Confederate statues and memorials are falling all around the country following the violence that took place in Charlottesville, Virginia, earlier this month.
Communications and external affairs vice chancellor Reginald Gates said TCC, to his knowledge, does not have any Confederate statues or memorials on any of its campuses or properties.
But that doesn’t mean the TCC community is exempt from this conversation. Confederate statues and memorials can be found around the Dallas-Fort Worth area, with one memorial located outside the Tarrant County courthouse a couple blocks from TR Campus.
The removal of these monuments is long overdue. However, some people fear removing Confederate statues and memorials is an attempt to erase the past and run the risk of history repeating itself.
But, those calling for the removal of these statues are not demanding all the monuments be melted down and completely destroyed. A lot of the ones that have already been removed were relocated to educational spaces where they can be contextualized and studied as historical objects.

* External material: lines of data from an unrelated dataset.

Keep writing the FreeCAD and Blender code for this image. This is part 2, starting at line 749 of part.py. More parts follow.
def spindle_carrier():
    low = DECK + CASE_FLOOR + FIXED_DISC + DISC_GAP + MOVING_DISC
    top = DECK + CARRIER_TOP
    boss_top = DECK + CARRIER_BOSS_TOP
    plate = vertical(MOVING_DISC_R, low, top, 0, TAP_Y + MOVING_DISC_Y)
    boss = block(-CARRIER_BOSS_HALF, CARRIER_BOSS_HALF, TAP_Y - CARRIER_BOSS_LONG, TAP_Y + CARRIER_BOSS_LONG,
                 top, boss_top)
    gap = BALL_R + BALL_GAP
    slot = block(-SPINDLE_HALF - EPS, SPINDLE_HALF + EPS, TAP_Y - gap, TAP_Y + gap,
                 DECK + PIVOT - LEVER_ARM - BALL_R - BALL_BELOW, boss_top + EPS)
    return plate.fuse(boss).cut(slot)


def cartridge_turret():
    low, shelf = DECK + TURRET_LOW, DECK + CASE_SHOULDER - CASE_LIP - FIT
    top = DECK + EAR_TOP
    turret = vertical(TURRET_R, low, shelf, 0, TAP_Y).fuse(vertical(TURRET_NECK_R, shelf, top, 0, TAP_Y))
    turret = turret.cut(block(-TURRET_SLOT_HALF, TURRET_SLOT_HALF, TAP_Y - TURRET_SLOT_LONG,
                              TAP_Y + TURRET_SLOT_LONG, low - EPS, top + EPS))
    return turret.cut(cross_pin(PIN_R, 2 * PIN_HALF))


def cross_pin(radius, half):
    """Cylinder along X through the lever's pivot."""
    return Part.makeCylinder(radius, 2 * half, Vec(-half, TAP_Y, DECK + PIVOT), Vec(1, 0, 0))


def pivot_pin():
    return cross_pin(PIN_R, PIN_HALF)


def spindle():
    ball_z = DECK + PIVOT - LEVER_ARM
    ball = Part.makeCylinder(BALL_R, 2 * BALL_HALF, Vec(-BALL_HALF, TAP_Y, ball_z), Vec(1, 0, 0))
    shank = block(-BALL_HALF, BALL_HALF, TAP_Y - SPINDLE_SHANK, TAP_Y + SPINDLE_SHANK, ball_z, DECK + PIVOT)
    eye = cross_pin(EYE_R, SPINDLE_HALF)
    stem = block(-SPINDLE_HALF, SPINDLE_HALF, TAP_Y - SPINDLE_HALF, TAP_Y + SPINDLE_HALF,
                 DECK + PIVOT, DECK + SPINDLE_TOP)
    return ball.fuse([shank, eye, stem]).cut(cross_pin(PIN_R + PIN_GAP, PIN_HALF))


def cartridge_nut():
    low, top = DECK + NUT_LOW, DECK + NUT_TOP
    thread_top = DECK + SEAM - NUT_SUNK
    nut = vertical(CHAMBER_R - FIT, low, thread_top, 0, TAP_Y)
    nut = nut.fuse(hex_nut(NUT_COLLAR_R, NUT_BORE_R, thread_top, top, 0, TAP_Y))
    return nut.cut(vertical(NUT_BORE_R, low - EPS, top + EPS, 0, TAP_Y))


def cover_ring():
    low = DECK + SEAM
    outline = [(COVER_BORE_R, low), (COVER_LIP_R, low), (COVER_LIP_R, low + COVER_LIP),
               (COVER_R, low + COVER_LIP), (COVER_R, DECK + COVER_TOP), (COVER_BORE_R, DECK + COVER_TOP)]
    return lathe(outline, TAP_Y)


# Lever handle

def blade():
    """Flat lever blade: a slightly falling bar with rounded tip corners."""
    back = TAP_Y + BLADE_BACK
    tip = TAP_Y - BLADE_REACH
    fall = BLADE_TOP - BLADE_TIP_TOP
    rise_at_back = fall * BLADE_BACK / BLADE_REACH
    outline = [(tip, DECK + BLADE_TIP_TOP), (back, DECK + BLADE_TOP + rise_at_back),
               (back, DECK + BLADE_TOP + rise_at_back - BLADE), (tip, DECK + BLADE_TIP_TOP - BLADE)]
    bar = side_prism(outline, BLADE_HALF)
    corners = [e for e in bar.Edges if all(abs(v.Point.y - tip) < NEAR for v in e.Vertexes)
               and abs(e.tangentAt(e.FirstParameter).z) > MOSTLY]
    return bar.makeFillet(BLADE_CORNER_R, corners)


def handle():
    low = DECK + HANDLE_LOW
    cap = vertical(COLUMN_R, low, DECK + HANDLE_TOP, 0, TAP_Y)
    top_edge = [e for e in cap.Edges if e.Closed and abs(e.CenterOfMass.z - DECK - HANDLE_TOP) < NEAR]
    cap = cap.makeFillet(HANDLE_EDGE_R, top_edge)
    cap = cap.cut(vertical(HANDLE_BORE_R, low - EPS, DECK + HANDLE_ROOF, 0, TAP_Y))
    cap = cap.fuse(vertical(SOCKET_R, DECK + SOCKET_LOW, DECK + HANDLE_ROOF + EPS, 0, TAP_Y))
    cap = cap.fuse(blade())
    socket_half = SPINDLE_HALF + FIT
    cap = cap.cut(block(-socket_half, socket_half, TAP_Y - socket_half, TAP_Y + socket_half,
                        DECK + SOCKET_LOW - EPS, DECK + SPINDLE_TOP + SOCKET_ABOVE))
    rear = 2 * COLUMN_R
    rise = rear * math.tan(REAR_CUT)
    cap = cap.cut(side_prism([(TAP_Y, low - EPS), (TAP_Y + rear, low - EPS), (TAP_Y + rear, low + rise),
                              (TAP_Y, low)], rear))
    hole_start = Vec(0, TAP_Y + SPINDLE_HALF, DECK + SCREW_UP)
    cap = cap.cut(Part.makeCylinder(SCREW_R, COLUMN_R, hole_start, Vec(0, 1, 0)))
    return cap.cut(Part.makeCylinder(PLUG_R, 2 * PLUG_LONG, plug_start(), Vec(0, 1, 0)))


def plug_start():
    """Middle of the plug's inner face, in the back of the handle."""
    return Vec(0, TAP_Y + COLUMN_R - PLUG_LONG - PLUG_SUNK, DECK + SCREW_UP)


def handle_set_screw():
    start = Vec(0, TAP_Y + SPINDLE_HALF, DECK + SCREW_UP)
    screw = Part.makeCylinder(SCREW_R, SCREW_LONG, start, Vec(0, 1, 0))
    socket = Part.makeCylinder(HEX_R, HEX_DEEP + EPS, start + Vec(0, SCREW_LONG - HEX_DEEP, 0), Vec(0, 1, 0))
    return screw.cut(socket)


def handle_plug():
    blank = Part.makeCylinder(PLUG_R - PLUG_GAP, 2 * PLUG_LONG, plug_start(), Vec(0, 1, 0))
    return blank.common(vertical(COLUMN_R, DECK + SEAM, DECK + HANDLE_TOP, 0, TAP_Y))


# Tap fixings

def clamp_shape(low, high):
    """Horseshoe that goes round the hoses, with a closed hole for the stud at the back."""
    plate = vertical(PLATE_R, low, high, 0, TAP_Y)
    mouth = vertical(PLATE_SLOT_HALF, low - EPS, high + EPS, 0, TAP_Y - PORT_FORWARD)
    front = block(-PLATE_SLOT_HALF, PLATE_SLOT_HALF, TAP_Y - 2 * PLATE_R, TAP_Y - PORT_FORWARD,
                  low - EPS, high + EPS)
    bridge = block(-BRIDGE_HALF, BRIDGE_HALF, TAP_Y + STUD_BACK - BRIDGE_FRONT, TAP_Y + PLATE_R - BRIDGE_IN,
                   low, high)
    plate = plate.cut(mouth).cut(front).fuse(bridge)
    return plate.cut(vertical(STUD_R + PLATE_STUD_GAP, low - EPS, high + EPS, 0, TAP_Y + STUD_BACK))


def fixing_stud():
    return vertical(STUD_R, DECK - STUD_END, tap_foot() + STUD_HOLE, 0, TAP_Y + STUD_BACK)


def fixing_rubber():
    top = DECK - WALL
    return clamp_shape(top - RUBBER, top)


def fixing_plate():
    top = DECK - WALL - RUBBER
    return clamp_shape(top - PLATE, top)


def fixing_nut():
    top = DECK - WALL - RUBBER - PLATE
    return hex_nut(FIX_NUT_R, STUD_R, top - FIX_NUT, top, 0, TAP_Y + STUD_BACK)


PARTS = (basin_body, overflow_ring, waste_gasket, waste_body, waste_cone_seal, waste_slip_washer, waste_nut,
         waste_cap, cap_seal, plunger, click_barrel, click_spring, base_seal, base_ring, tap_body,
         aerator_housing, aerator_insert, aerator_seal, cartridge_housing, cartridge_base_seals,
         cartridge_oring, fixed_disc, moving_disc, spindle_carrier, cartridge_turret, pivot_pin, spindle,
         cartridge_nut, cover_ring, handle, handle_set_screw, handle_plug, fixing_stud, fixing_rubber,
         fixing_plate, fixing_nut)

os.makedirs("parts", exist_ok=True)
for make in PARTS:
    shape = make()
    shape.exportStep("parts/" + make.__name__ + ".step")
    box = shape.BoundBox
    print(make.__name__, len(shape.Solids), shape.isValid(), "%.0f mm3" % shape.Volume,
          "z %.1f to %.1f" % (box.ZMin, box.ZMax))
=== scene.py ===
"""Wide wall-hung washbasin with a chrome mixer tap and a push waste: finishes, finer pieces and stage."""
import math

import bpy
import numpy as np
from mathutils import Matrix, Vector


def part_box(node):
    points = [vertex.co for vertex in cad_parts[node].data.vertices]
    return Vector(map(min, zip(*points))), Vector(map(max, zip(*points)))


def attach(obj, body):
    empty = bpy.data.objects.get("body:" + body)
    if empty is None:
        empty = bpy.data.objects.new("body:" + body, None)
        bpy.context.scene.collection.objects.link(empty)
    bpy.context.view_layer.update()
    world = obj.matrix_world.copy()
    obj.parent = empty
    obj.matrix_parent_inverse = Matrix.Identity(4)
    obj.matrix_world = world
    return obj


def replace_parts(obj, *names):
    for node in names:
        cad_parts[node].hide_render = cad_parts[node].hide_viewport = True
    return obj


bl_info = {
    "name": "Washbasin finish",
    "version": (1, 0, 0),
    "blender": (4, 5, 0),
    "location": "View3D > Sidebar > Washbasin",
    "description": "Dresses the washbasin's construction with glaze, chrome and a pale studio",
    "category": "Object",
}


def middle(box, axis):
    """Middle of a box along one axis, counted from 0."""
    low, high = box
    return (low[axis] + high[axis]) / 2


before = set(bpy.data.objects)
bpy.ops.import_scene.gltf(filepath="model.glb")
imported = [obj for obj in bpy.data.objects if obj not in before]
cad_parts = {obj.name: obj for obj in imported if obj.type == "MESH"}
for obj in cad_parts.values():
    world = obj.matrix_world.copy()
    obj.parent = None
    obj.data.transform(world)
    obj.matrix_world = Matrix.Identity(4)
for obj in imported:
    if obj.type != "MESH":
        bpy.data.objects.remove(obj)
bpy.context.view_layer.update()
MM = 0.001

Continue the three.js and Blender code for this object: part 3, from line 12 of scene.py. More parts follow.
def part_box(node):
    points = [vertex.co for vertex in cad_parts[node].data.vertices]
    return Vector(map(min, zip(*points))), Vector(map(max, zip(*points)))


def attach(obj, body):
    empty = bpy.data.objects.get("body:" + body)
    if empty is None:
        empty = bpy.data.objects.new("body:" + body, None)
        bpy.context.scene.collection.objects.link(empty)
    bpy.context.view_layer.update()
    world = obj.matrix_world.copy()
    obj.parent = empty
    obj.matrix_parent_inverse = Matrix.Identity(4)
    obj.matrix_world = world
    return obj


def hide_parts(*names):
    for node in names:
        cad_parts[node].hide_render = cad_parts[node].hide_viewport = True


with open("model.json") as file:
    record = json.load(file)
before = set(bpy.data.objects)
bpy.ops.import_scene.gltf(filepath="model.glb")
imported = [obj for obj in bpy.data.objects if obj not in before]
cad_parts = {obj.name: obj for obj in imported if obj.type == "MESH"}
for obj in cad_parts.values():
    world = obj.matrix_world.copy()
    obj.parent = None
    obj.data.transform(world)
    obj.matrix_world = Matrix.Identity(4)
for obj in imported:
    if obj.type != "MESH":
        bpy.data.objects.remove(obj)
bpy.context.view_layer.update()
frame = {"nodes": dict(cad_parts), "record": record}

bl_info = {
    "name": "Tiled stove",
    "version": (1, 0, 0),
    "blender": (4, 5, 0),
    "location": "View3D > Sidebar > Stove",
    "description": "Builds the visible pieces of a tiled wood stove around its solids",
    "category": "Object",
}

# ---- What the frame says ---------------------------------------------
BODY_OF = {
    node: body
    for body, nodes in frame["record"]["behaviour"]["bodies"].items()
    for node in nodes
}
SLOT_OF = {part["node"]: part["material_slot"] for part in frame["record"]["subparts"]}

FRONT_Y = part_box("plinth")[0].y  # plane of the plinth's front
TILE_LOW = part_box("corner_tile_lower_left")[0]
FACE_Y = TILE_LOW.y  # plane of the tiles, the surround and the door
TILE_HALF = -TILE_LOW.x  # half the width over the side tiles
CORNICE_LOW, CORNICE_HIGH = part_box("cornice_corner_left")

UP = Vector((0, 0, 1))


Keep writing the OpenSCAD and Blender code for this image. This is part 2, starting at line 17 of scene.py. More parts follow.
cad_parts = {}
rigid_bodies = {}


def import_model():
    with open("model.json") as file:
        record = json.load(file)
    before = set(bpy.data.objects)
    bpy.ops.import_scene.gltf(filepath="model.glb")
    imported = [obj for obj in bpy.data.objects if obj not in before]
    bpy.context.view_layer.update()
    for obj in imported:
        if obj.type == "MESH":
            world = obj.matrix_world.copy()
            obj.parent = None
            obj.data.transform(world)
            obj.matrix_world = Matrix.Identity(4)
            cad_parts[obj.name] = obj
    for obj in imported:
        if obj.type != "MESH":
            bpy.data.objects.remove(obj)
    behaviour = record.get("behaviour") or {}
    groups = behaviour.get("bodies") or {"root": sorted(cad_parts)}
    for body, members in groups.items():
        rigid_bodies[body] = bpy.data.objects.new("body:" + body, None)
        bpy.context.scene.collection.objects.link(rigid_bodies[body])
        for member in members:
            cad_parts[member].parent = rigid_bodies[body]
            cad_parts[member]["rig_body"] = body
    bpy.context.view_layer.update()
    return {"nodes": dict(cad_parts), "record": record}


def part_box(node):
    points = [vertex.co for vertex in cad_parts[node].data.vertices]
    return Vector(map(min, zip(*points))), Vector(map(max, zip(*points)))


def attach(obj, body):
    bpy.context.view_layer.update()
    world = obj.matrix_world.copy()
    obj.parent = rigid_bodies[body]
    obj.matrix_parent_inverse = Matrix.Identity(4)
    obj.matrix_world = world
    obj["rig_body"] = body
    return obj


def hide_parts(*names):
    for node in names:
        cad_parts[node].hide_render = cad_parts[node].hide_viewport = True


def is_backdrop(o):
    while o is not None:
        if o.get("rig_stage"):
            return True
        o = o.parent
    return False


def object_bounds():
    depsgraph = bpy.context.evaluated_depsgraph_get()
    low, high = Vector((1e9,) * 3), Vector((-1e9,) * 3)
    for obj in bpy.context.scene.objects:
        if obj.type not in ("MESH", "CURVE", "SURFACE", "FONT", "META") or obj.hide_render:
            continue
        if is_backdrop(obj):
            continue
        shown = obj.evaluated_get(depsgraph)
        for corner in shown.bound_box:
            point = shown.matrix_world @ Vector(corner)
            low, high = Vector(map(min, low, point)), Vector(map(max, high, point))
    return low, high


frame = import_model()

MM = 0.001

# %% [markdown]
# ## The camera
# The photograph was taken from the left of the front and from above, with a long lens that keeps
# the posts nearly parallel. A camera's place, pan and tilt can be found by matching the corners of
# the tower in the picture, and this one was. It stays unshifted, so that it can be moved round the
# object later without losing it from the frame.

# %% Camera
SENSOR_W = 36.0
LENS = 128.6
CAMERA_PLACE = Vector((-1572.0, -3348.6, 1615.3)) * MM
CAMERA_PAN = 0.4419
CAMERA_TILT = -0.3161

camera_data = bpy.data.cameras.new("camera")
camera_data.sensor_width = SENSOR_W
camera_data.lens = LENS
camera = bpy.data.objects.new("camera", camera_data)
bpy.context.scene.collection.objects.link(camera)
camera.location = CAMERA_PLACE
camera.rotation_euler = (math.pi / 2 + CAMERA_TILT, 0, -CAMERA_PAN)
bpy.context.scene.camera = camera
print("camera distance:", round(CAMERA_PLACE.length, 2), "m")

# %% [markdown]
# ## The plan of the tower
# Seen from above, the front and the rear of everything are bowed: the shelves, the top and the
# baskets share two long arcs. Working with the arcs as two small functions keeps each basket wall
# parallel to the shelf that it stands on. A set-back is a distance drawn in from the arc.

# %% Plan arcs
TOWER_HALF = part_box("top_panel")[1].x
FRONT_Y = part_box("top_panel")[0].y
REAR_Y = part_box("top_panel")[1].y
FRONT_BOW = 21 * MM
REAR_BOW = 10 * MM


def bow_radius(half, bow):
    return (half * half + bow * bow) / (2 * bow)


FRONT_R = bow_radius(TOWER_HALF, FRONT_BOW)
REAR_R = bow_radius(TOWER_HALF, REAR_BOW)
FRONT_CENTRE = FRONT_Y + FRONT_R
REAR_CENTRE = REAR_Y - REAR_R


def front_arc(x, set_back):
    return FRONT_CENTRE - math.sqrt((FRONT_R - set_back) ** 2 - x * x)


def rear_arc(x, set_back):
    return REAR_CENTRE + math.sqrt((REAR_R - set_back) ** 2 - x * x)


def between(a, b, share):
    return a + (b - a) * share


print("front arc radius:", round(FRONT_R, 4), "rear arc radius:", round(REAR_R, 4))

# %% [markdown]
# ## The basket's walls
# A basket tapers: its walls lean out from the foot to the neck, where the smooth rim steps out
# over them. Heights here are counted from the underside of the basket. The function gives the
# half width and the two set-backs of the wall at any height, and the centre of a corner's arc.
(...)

The University of Texas at Austin did this with the three statues removed from its campus earlier this month. They were moved to the university’s Briscoe Center for American History.
The center collects, preserves and shares historical evidence that fosters exploration of America’s past. Right now, the center has no plans to exhibit the statues, but the relocation of them to the material culture collection of historical archives gives scholars and students the opportunity to study these artifacts without continuing to glorify the Confederacy.
It’s not possible for every Confederate statue and memorial to be relocated to a museum or artifact archive and they don’t all need to be preserved, but they don’t all have to be melted down either.
Another option to put them in their proper historical context is to keep the monuments in place and add well researched explanatory plaques.
These statues commemorate men who violated their oaths of allegiance to the U.S. and endorse their racist ideals that led to the Confederacy and the Civil War.
Sure, it’s possible some were erected to honor fallen soldiers and leaders of the Confederacy who went on to do other things, but the majority didn’t go up until long after the Civil War ended and the Union was restored.
In fact, the timeline of Confederate monuments shows many of them went up when white Southerners attempted to disenfranchise African-Americans during the Jim Crow era and again in resistance to the Civil Rights movement in the 1950s and ‘60s.
Creating Confederate monuments and placing them in public places of honor was an attempt to rewrite history. These boastful statues of rebel leaders push an alternative narrative that claims the Civil War was about liberty and states rights, not slavery. Tearing them down isn’t about rewriting history. It’s about America no longer silently endorsing the ideology, prejudices and actions of these white supremacists.
Monuments represent cultural and political messages. They symbolize the principles and worldviews of the spaces they occupy and the people of the city, state and country allowing these monuments to stay.
Germany has no statues of Hitler or Nazi generals. The Nazi symbol is outlawed, and people get fined for doing the Nazi salute. But here in America, Confederate flags and statues of men who led an immoral, bloody rebellion litter the South. Germany has completely denounced Nazi views while America, especially the southern parts of the country, continue to glorify Confederate soldiers and leaders and what they stood for: slavery, white supremacy and hate.
For those that think removing these statues and memorials is an attempt to erase American history, plenty of books and history museums will never let the country forget about this particularly dark chapter in its past.
So really the question isn’t should we remove these statues, it’s why haven’t we already taken them down?